-- Dataset section start --

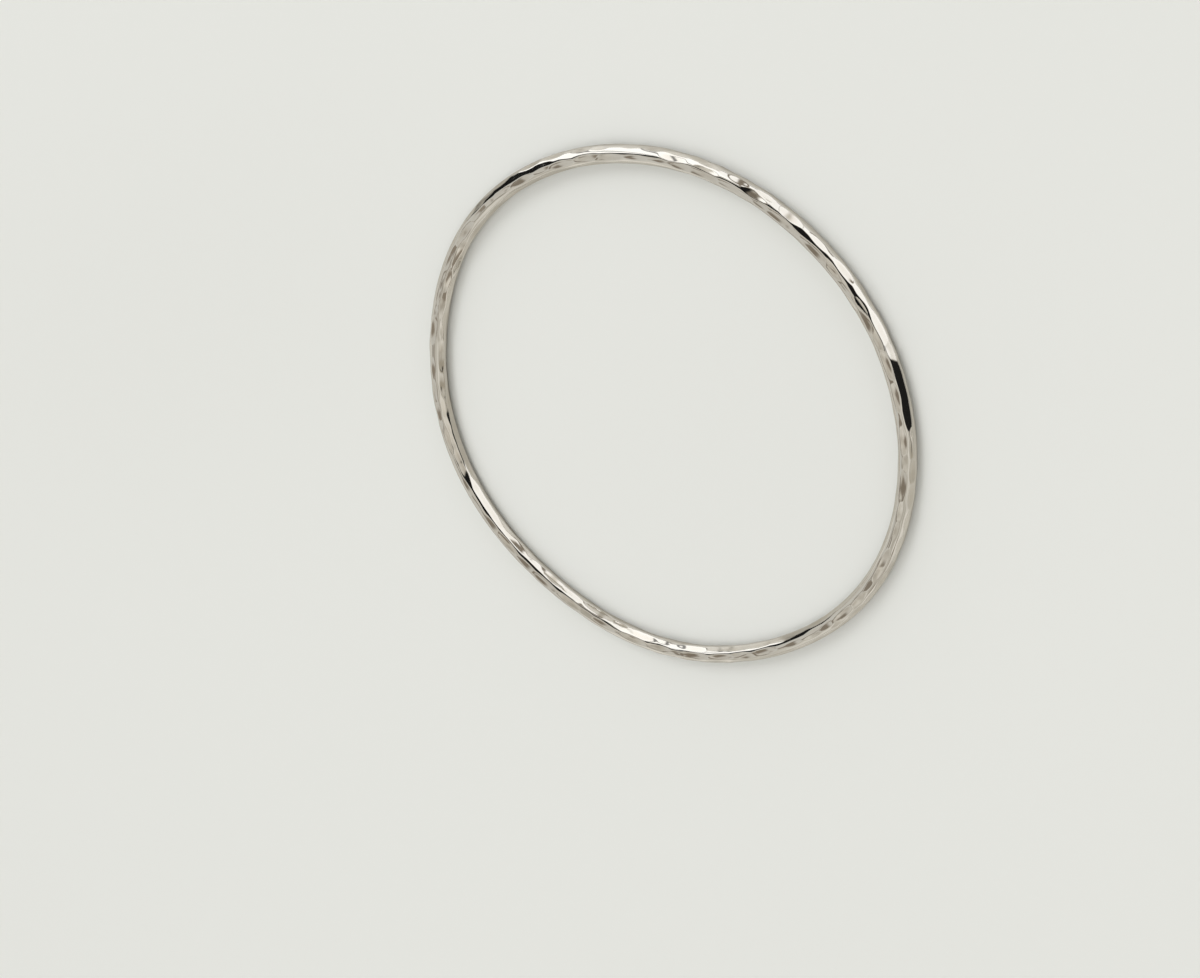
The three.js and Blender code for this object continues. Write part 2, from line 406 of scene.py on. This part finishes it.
@dataclass(frozen=True)
class HammeredSilver:
    """Sterling silver, hammered, pickled and buffed on a soft wheel.

    It gives the eye a bright, faintly warm mirror. The buff reaches the ridges fully and the
    hollows less, so the hollows keep a thin warm film and a softer gloss. Fine buffing lines
    run along the wire.
    """

    name: str = "buffed_sterling_silver"
    ridge_colour: str = "#E6E3DC"
    hollow_colour: str = "#D8D1C5"
    ridge_gloss: float = 0.04  # roughness where the buff bears
    hollow_gloss: float = 0.08  # roughness in the hollows
    line_spacing: float = 0.09  # millimetres between buffing lines: drawn coarser, to show
    line_length: float = 3.0  # millimetres
    line_depth: float = 0.0005  # millimetres
    line_detail: float = 2.0  # octaves of noise
    film_patch: float = 1.6  # millimetres across an uneven patch of the film
    film_detail: float = 3.0  # octaves of noise
    film_noise: tuple[float, float] = (0.3, 0.7)  # the noise where the film is thinnest and fullest
    thinnest_film: float = 0.35  # as a share of the fullest

    def film(self, tree: bpy.types.NodeTree, place: bpy.types.Node) -> bpy.types.NodeSocket:
        """Lay the film that the buff leaves in the hollows.

        Args:
            tree: The material's node tree.
            place: The node that gives the texture coordinates.

        Returns:
            A socket that is 0 where the silver is bare and 1 under the full film.
        """
        hollow = add_node(tree, "ShaderNodeAttribute", attribute_name=HOLLOW_ATTRIBUTE)
        patches = add_node(
            tree,
            "ShaderNodeTexNoise",
            {
                "Vector": place.outputs["Object"],
                "Scale": 1 / (self.film_patch * MM),
                "Detail": self.film_detail,
            },
        )
        uneven = add_node(
            tree,
            "ShaderNodeMapRange",
            {
                "Value": patches.outputs["Fac"],
                "From Min": self.film_noise[0],
                "From Max": self.film_noise[1],
                "To Min": self.thinnest_film,
                "To Max": 1.0,
            },
        )
        film = add_node(
            tree,
            "ShaderNodeMath",
            {0: hollow.outputs["Fac"], 1: uneven.outputs["Result"]},
            operation="MULTIPLY",
            use_clamp=True,
        )
        return film.outputs["Value"]

    def buffing_lines(
        self,
        tree: bpy.types.NodeTree,
        place: bpy.types.Node,
        wire_length: float,
        wire_girth: float,
    ) -> bpy.types.NodeSocket:
        """Draw the fine lines that the buff leaves along the wire.

        Args:
            tree: The material's node tree.
            place: The node that gives the texture coordinates.
            wire_length: The wire's length round the hoop, in millimetres.
            wire_girth: The distance round the wire, in millimetres.

        Returns:
            The socket of the bumped normal.
        """
        along = add_node(
            tree,
            "ShaderNodeMapping",
            {
                "Vector": place.outputs["UV"],
                "Scale": (wire_length / self.line_length, wire_girth / self.line_spacing, 1.0),
            },
        )
        lines = add_node(
            tree,
            "ShaderNodeTexNoise",
            {"Vector": along.outputs["Vector"], "Scale": 1.0, "Detail": self.line_detail},
        )
        bump = add_node(
            tree,
            "ShaderNodeBump",
            {"Height": lines.outputs["Fac"], "Strength": 1.0, "Distance": self.line_depth * MM},
        )
        return bump.outputs["Normal"]

    def material(self, wire_length: float, wire_girth: float) -> bpy.types.Material:
        """Make the material.

        Args:
            wire_length: The wire's length round the hoop, in millimetres.
            wire_girth: The distance round the wire, in millimetres.

        Returns:
            The material, which reads the hoop's hollow attribute and its own UV map.
        """
        material = bpy.data.materials.new(self.name)
        material.use_nodes = True
        tree = material.node_tree
        shader = tree.nodes["Principled BSDF"]
        shader.inputs["Metallic"].default_value = 1.0
        place = add_node(tree, "ShaderNodeTexCoord")
        film = self.film(tree, place)
        colour = add_node(
            tree,
            "ShaderNodeMix",
            {
                MIX_SHARE: film,
                MIX_FIRST: linear(self.ridge_colour),
                MIX_SECOND: linear(self.hollow_colour),
            },
            data_type="RGBA",
        )
        gloss = add_node(
            tree,
            "ShaderNodeMapRange",
            {"Value": film, "To Min": self.ridge_gloss, "To Max": self.hollow_gloss},
        )
        lines = self.buffing_lines(tree, place, wire_length, wire_girth)
        tree.links.new(colour.outputs[MIX_RESULT], shader.inputs["Base Color"])
        tree.links.new(gloss.outputs["Result"], shader.inputs["Roughness"])
        tree.links.new(lines, shader.inputs["Normal"])
        return material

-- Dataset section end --

Task description: Output the listing above exactly as it appears.

Task answer:
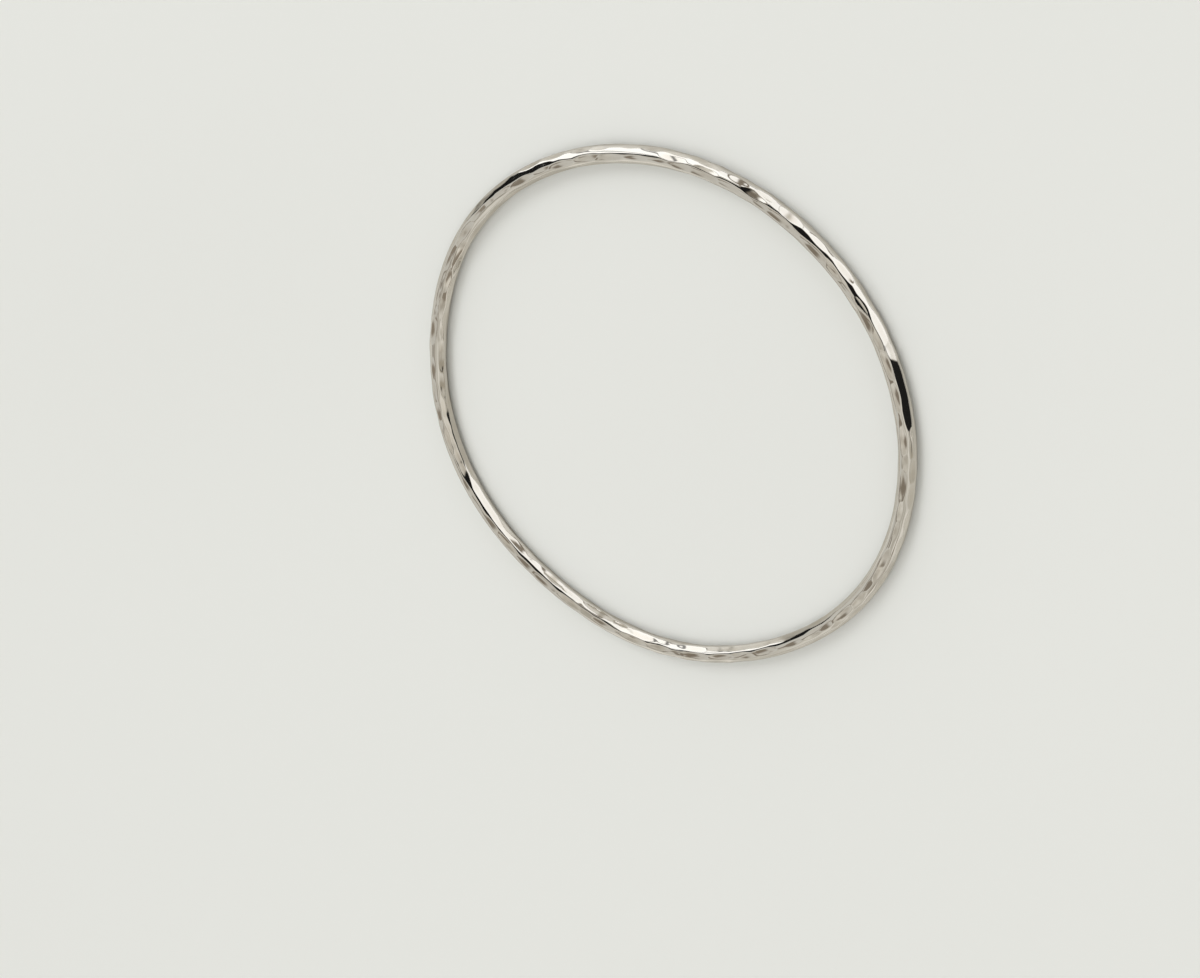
The three.js and Blender code for this object continues. Write part 2, from line 406 of scene.py on. This part finishes it.
@dataclass(frozen=True)
class HammeredSilver:
    """Sterling silver, hammered, pickled and buffed on a soft wheel.

    It gives the eye a bright, faintly warm mirror. The buff reaches the ridges fully and the
    hollows less, so the hollows keep a thin warm film and a softer gloss. Fine buffing lines
    run along the wire.
    """

    name: str = "buffed_sterling_silver"
    ridge_colour: str = "#E6E3DC"
    hollow_colour: str = "#D8D1C5"
    ridge_gloss: float = 0.04  # roughness where the buff bears
    hollow_gloss: float = 0.08  # roughness in the hollows
    line_spacing: float = 0.09  # millimetres between buffing lines: drawn coarser, to show
    line_length: float = 3.0  # millimetres
    line_depth: float = 0.0005  # millimetres
    line_detail: float = 2.0  # octaves of noise
    film_patch: float = 1.6  # millimetres across an uneven patch of the film
    film_detail: float = 3.0  # octaves of noise
    film_noise: tuple[float, float] = (0.3, 0.7)  # the noise where the film is thinnest and fullest
    thinnest_film: float = 0.35  # as a share of the fullest

    def film(self, tree: bpy.types.NodeTree, place: bpy.types.Node) -> bpy.types.NodeSocket:
        """Lay the film that the buff leaves in the hollows.

        Args:
            tree: The material's node tree.
            place: The node that gives the texture coordinates.

        Returns:
            A socket that is 0 where the silver is bare and 1 under the full film.
        """
        hollow = add_node(tree, "ShaderNodeAttribute", attribute_name=HOLLOW_ATTRIBUTE)
        patches = add_node(
            tree,
            "ShaderNodeTexNoise",
            {
                "Vector": place.outputs["Object"],
                "Scale": 1 / (self.film_patch * MM),
                "Detail": self.film_detail,
            },
        )
        uneven = add_node(
            tree,
            "ShaderNodeMapRange",
            {
                "Value": patches.outputs["Fac"],
                "From Min": self.film_noise[0],
                "From Max": self.film_noise[1],
                "To Min": self.thinnest_film,
                "To Max": 1.0,
            },
        )
        film = add_node(
            tree,
            "ShaderNodeMath",
            {0: hollow.outputs["Fac"], 1: uneven.outputs["Result"]},
            operation="MULTIPLY",
            use_clamp=True,
        )
        return film.outputs["Value"]

    def buffing_lines(
        self,
        tree: bpy.types.NodeTree,
        place: bpy.types.Node,
        wire_length: float,
        wire_girth: float,
    ) -> bpy.types.NodeSocket:
        """Draw the fine lines that the buff leaves along the wire.

        Args:
            tree: The material's node tree.
            place: The node that gives the texture coordinates.
            wire_length: The wire's length round the hoop, in millimetres.
            wire_girth: The distance round the wire, in millimetres.

        Returns:
            The socket of the bumped normal.
        """
        along = add_node(
            tree,
            "ShaderNodeMapping",
            {
                "Vector": place.outputs["UV"],
                "Scale": (wire_length / self.line_length, wire_girth / self.line_spacing, 1.0),
            },
        )
        lines = add_node(
            tree,
            "ShaderNodeTexNoise",
            {"Vector": along.outputs["Vector"], "Scale": 1.0, "Detail": self.line_detail},
        )
        bump = add_node(
            tree,
            "ShaderNodeBump",
            {"Height": lines.outputs["Fac"], "Strength": 1.0, "Distance": self.line_depth * MM},
        )
        return bump.outputs["Normal"]

    def material(self, wire_length: float, wire_girth: float) -> bpy.types.Material:
        """Make the material.

        Args:
            wire_length: The wire's length round the hoop, in millimetres.
            wire_girth: The distance round the wire, in millimetres.

        Returns:
            The material, which reads the hoop's hollow attribute and its own UV map.
        """
        material = bpy.data.materials.new(self.name)
        material.use_nodes = True
        tree = material.node_tree
        shader = tree.nodes["Principled BSDF"]
        shader.inputs["Metallic"].default_value = 1.0
        place = add_node(tree, "ShaderNodeTexCoord")
        film = self.film(tree, place)
        colour = add_node(
            tree,
            "ShaderNodeMix",
            {
                MIX_SHARE: film,
                MIX_FIRST: linear(self.ridge_colour),
                MIX_SECOND: linear(self.hollow_colour),
            },
            data_type="RGBA",
        )
        gloss = add_node(
            tree,
            "ShaderNodeMapRange",
            {"Value": film, "To Min": self.ridge_gloss, "To Max": self.hollow_gloss},
        )
        lines = self.buffing_lines(tree, place, wire_length, wire_girth)
        tree.links.new(colour.outputs[MIX_RESULT], shader.inputs["Base Color"])
        tree.links.new(gloss.outputs["Result"], shader.inputs["Roughness"])
        tree.links.new(lines, shader.inputs["Normal"])
        return material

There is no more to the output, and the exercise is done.